(begin)
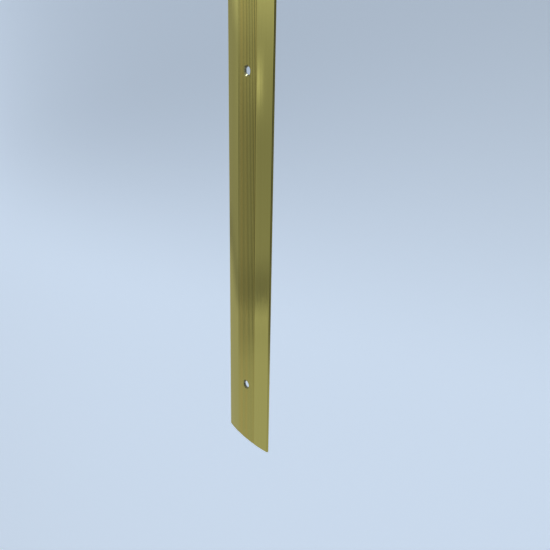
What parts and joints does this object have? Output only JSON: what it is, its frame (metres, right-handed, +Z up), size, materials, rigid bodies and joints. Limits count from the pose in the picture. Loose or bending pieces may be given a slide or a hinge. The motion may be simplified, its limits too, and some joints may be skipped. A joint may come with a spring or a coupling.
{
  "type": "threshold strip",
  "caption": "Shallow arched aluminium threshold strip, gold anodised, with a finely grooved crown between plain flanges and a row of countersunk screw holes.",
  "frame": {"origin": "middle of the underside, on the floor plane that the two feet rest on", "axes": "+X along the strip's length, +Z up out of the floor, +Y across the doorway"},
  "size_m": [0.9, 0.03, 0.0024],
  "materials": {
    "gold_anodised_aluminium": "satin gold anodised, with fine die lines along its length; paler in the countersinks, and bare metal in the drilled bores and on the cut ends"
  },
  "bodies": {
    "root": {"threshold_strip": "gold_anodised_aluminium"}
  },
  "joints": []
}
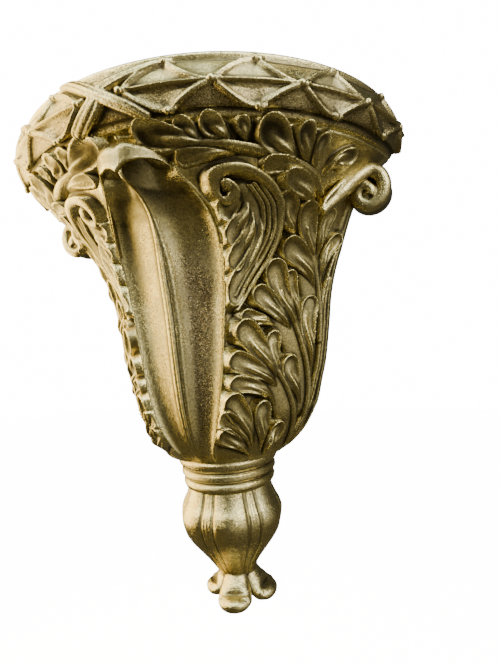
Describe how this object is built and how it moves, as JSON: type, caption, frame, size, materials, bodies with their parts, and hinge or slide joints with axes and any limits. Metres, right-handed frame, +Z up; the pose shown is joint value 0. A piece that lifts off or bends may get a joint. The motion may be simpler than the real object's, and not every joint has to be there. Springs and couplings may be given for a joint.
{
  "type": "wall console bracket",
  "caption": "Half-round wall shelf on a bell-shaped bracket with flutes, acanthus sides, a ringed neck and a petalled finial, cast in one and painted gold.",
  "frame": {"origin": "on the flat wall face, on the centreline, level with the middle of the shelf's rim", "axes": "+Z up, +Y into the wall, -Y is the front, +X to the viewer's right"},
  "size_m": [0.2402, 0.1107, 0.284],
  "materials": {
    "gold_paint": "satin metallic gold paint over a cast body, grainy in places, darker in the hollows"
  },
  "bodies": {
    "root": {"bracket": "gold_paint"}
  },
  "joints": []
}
(end)
[Exercise objective]:
Write the entries again, exactly as they stand.

[Output]:
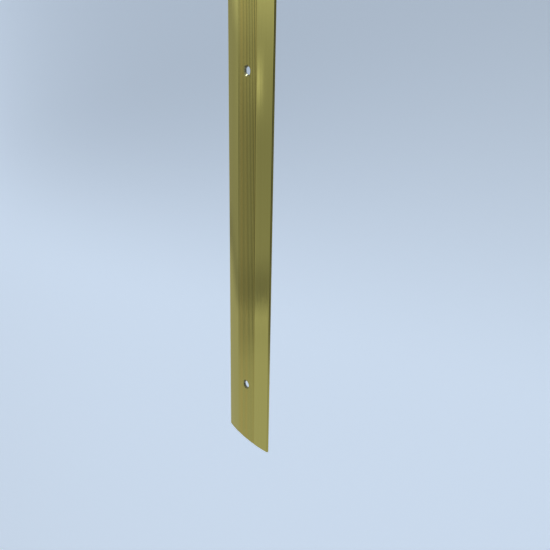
What parts and joints does this object have? Output only JSON: what it is, its frame (metres, right-handed, +Z up), size, materials, rigid bodies and joints. Limits count from the pose in the picture. Loose or bending pieces may be given a slide or a hinge. The motion may be simplified, its limits too, and some joints may be skipped. A joint may come with a spring or a coupling.
{
  "type": "threshold strip",
  "caption": "Shallow arched aluminium threshold strip, gold anodised, with a finely grooved crown between plain flanges and a row of countersunk screw holes.",
  "frame": {"origin": "middle of the underside, on the floor plane that the two feet rest on", "axes": "+X along the strip's length, +Z up out of the floor, +Y across the doorway"},
  "size_m": [0.9, 0.03, 0.0024],
  "materials": {
    "gold_anodised_aluminium": "satin gold anodised, with fine die lines along its length; paler in the countersinks, and bare metal in the drilled bores and on the cut ends"
  },
  "bodies": {
    "root": {"threshold_strip": "gold_anodised_aluminium"}
  },
  "joints": []
}
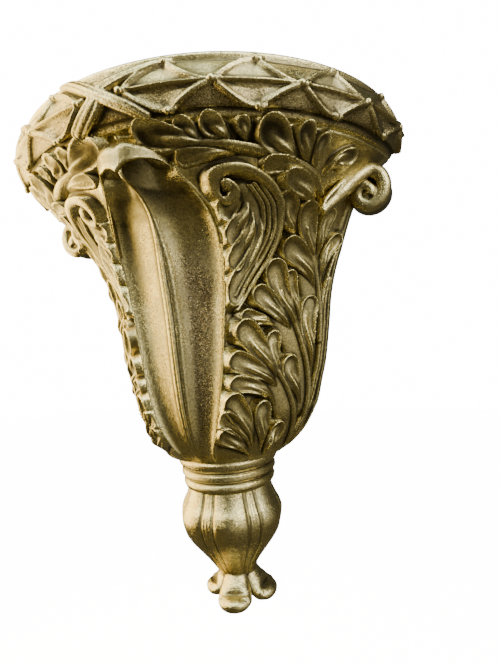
Describe how this object is built and how it moves, as JSON: type, caption, frame, size, materials, bodies with their parts, and hinge or slide joints with axes and any limits. Metres, right-handed frame, +Z up; the pose shown is joint value 0. A piece that lifts off or bends may get a joint. The motion may be simpler than the real object's, and not every joint has to be there. Springs and couplings may be given for a joint.
{
  "type": "wall console bracket",
  "caption": "Half-round wall shelf on a bell-shaped bracket with flutes, acanthus sides, a ringed neck and a petalled finial, cast in one and painted gold.",
  "frame": {"origin": "on the flat wall face, on the centreline, level with the middle of the shelf's rim", "axes": "+Z up, +Y into the wall, -Y is the front, +X to the viewer's right"},
  "size_m": [0.2402, 0.1107, 0.284],
  "materials": {
    "gold_paint": "satin metallic gold paint over a cast body, grainy in places, darker in the hollows"
  },
  "bodies": {
    "root": {"bracket": "gold_paint"}
  },
  "joints": []
}